▶ _DATA FOR THIS TASK_:
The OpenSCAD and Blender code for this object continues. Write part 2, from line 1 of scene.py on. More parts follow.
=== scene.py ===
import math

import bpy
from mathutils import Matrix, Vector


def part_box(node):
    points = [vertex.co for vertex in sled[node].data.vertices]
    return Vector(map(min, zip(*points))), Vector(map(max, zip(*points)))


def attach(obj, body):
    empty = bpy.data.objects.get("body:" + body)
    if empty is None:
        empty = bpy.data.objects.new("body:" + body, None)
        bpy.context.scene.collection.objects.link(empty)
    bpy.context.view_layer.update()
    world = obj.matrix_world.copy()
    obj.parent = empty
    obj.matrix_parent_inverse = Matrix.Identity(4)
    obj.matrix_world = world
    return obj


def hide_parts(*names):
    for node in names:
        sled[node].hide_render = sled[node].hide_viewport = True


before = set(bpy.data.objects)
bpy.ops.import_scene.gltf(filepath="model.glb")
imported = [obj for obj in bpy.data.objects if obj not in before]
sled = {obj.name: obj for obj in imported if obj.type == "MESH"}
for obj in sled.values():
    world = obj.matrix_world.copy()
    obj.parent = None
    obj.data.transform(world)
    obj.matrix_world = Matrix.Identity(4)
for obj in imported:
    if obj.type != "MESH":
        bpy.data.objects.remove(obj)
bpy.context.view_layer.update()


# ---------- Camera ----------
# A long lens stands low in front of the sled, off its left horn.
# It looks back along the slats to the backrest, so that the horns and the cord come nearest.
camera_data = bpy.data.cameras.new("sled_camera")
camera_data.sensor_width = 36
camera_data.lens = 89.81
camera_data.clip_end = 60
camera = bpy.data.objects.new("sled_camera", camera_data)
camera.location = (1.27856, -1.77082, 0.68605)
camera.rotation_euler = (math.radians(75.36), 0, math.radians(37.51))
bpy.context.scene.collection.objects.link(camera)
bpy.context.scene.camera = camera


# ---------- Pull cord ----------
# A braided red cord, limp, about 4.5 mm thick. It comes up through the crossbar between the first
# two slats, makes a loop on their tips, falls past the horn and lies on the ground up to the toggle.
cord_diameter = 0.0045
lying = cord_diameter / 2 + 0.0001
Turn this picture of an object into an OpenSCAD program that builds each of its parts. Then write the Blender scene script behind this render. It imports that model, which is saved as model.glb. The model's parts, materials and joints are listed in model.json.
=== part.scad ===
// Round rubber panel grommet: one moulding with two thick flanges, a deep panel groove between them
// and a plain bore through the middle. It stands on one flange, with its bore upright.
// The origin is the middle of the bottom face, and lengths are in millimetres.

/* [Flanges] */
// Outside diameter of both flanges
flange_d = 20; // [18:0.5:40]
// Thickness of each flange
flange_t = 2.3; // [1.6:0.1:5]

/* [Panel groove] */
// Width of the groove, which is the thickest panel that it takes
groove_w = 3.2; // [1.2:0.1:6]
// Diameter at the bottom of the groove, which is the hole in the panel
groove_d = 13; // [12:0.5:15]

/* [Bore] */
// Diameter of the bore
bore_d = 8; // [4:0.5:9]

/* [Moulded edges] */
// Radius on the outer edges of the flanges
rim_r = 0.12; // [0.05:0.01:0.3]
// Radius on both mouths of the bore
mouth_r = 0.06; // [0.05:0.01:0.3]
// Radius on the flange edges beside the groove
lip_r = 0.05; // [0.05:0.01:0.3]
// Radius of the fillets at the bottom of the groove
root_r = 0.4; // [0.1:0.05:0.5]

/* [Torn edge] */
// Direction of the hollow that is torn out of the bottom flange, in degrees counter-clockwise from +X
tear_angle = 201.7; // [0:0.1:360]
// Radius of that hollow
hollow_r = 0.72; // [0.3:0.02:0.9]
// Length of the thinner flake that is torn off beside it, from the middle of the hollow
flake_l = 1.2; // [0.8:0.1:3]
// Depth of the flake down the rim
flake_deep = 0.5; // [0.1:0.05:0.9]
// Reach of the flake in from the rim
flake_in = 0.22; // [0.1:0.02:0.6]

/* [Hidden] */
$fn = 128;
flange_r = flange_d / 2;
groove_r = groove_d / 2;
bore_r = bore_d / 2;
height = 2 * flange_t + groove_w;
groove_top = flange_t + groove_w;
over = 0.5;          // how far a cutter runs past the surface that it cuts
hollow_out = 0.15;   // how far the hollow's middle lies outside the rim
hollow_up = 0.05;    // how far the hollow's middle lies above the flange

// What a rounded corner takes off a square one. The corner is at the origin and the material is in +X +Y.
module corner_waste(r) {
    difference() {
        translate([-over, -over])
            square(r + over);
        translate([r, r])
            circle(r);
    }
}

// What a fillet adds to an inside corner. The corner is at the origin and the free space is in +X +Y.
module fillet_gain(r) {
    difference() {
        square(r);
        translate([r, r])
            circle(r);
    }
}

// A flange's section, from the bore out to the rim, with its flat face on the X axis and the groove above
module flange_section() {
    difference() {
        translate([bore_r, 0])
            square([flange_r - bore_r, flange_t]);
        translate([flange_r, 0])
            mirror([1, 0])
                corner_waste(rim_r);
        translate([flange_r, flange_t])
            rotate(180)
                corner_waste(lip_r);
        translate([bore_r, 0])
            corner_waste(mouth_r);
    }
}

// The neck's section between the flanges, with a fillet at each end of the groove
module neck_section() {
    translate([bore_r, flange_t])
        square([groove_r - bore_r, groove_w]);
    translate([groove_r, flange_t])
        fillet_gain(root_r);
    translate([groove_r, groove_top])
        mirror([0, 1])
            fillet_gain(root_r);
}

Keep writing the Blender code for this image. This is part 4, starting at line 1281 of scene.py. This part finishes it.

▶ _WHAT THE TASK REQUIRES_:
Select and copy every line from the records that includes the word "type".

▶ _THE SOLUTION_:
sled = {obj.name: obj for obj in imported if obj.type == "MESH"}
    if obj.type != "MESH":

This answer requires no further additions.